Objective — Everything from the line containing "the front scrolls" down to the line containing "obj.parent = None" is to be returned exactly; include both boundary lines and leave out all others.

Recorded information —
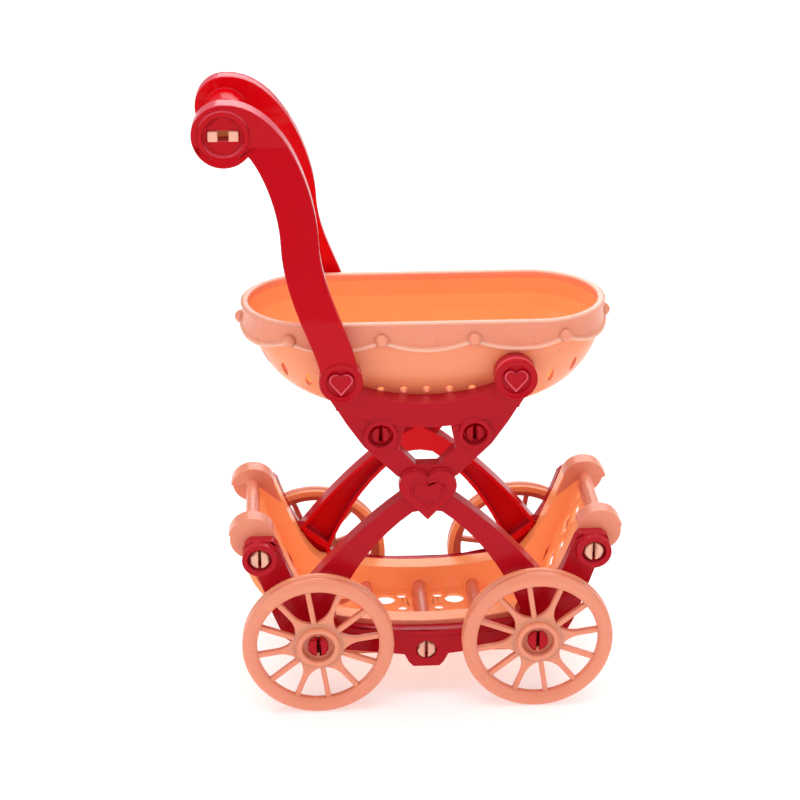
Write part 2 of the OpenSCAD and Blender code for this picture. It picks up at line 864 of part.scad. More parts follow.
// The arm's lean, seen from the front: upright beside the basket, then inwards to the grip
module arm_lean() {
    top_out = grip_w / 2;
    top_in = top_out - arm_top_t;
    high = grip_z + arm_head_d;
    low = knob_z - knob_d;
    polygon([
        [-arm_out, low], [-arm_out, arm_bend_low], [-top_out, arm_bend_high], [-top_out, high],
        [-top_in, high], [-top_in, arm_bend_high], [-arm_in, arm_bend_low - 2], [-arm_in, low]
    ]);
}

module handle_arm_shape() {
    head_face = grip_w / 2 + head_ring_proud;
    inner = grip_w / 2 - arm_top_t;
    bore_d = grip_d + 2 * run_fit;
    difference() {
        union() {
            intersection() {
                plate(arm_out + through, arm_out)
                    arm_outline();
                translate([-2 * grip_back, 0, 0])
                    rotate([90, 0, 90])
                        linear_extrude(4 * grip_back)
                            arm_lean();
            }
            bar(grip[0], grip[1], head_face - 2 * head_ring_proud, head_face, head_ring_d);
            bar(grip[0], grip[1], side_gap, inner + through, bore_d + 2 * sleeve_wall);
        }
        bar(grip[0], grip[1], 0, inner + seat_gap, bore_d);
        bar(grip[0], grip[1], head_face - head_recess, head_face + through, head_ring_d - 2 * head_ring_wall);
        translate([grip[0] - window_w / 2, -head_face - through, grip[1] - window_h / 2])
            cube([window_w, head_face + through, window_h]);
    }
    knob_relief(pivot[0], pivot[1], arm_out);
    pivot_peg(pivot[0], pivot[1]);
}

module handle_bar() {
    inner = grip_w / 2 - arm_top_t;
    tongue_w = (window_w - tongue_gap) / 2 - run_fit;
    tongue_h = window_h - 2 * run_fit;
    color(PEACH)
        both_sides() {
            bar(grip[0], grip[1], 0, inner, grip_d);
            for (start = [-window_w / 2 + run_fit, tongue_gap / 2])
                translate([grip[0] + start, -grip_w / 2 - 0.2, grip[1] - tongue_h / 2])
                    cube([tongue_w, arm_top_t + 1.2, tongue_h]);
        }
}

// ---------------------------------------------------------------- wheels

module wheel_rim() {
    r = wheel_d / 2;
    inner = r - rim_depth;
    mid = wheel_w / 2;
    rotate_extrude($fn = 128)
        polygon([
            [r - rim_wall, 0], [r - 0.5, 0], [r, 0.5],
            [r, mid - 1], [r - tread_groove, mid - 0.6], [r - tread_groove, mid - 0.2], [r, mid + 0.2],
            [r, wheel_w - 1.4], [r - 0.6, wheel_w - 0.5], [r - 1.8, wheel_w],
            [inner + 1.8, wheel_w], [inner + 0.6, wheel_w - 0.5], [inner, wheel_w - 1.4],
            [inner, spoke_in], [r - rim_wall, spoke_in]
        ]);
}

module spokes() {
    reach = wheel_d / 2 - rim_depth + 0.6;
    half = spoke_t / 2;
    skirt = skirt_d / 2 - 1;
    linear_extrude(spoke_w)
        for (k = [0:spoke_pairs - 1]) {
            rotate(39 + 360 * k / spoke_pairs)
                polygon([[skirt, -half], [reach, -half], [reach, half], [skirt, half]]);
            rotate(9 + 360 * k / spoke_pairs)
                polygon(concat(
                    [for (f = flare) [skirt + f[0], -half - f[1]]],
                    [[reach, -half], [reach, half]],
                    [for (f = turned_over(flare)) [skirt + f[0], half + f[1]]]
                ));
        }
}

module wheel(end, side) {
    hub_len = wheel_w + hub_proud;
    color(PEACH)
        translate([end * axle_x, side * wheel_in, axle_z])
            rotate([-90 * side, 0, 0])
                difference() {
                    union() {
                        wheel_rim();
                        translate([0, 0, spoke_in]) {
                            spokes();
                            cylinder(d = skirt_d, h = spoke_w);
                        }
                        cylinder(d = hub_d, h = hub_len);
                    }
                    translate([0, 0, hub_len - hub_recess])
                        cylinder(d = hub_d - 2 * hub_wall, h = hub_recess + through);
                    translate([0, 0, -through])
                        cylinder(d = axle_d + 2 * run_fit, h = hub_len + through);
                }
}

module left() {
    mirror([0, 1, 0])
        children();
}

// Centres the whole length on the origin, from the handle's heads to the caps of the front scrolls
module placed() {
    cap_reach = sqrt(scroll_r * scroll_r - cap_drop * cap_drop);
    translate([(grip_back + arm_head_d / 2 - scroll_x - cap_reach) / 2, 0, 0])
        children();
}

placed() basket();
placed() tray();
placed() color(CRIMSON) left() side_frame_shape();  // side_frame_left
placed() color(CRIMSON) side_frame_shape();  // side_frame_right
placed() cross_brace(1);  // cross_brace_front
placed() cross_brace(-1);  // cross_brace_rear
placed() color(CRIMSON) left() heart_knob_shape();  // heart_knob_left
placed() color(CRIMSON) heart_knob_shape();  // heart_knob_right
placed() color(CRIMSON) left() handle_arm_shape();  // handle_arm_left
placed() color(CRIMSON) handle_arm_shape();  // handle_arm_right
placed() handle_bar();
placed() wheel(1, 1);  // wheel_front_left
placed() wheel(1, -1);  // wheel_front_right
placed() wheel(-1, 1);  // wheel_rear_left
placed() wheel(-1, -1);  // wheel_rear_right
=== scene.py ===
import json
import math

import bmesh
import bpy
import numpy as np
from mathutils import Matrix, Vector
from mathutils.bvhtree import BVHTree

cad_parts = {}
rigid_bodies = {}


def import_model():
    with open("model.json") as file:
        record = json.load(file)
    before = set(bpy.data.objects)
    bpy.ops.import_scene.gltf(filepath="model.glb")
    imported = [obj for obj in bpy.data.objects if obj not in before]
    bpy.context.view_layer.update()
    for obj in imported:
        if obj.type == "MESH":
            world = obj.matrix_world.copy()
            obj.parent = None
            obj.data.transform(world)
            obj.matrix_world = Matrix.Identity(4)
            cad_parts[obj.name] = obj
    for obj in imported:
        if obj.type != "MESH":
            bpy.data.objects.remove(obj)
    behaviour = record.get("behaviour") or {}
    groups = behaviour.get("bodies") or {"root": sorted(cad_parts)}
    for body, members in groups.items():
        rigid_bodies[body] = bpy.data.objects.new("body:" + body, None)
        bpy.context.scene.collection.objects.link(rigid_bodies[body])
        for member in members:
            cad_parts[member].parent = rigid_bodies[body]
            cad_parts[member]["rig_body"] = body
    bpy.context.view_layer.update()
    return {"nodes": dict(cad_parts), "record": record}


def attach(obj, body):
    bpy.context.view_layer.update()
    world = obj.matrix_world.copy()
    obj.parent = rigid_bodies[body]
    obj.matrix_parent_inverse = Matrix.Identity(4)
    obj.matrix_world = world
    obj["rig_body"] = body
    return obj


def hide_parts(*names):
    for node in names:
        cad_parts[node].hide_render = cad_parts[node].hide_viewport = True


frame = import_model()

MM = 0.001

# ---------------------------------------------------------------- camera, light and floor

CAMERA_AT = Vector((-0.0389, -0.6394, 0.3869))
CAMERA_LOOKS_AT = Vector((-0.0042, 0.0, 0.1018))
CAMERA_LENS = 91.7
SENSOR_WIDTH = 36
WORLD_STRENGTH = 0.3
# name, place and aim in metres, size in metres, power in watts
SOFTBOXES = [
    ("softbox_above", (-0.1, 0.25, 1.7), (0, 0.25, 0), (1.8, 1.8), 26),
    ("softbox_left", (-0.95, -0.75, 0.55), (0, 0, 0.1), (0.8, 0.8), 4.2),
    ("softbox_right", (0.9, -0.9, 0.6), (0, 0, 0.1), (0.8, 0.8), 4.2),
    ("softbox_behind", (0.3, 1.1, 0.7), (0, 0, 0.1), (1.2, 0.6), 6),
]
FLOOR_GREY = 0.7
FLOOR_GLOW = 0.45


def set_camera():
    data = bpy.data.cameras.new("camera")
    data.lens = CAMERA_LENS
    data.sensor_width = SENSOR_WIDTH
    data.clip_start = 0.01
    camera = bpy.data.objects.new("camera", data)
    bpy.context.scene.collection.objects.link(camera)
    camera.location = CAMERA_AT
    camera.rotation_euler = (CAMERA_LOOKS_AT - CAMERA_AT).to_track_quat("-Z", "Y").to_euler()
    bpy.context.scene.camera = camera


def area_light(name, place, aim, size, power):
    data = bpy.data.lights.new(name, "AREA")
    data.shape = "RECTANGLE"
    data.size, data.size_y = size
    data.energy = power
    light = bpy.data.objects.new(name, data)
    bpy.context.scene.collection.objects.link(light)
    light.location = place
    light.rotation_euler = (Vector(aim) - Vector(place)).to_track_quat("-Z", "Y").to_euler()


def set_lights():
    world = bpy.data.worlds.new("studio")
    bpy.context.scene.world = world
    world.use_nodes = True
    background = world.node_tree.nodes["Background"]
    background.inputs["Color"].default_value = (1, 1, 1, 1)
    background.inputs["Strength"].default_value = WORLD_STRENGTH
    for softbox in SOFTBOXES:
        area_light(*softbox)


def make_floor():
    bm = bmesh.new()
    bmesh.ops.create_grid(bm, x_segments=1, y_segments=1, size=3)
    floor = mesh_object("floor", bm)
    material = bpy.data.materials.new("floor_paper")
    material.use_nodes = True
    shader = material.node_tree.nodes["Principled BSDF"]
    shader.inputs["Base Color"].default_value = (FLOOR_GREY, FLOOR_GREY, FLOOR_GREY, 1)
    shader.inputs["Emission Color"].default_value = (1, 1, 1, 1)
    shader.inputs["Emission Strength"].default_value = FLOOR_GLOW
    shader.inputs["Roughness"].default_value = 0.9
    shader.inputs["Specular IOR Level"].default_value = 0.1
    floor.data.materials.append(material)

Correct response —
// Centres the whole length on the origin, from the handle's heads to the caps of the front scrolls
module placed() {
    cap_reach = sqrt(scroll_r * scroll_r - cap_drop * cap_drop);
    translate([(grip_back + arm_head_d / 2 - scroll_x - cap_reach) / 2, 0, 0])
        children();
}

placed() basket();
placed() tray();
placed() color(CRIMSON) left() side_frame_shape();  // side_frame_left
placed() color(CRIMSON) side_frame_shape();  // side_frame_right
placed() cross_brace(1);  // cross_brace_front
placed() cross_brace(-1);  // cross_brace_rear
placed() color(CRIMSON) left() heart_knob_shape();  // heart_knob_left
placed() color(CRIMSON) heart_knob_shape();  // heart_knob_right
placed() color(CRIMSON) left() handle_arm_shape();  // handle_arm_left
placed() color(CRIMSON) handle_arm_shape();  // handle_arm_right
placed() handle_bar();
placed() wheel(1, 1);  // wheel_front_left
placed() wheel(1, -1);  // wheel_front_right
placed() wheel(-1, 1);  // wheel_rear_left
placed() wheel(-1, -1);  // wheel_rear_right
=== scene.py ===
import json
import math

import bmesh
import bpy
import numpy as np
from mathutils import Matrix, Vector
from mathutils.bvhtree import BVHTree

cad_parts = {}
rigid_bodies = {}


def import_model():
    with open("model.json") as file:
        record = json.load(file)
    before = set(bpy.data.objects)
    bpy.ops.import_scene.gltf(filepath="model.glb")
    imported = [obj for obj in bpy.data.objects if obj not in before]
    bpy.context.view_layer.update()
    for obj in imported:
        if obj.type == "MESH":
            world = obj.matrix_world.copy()
            obj.parent = None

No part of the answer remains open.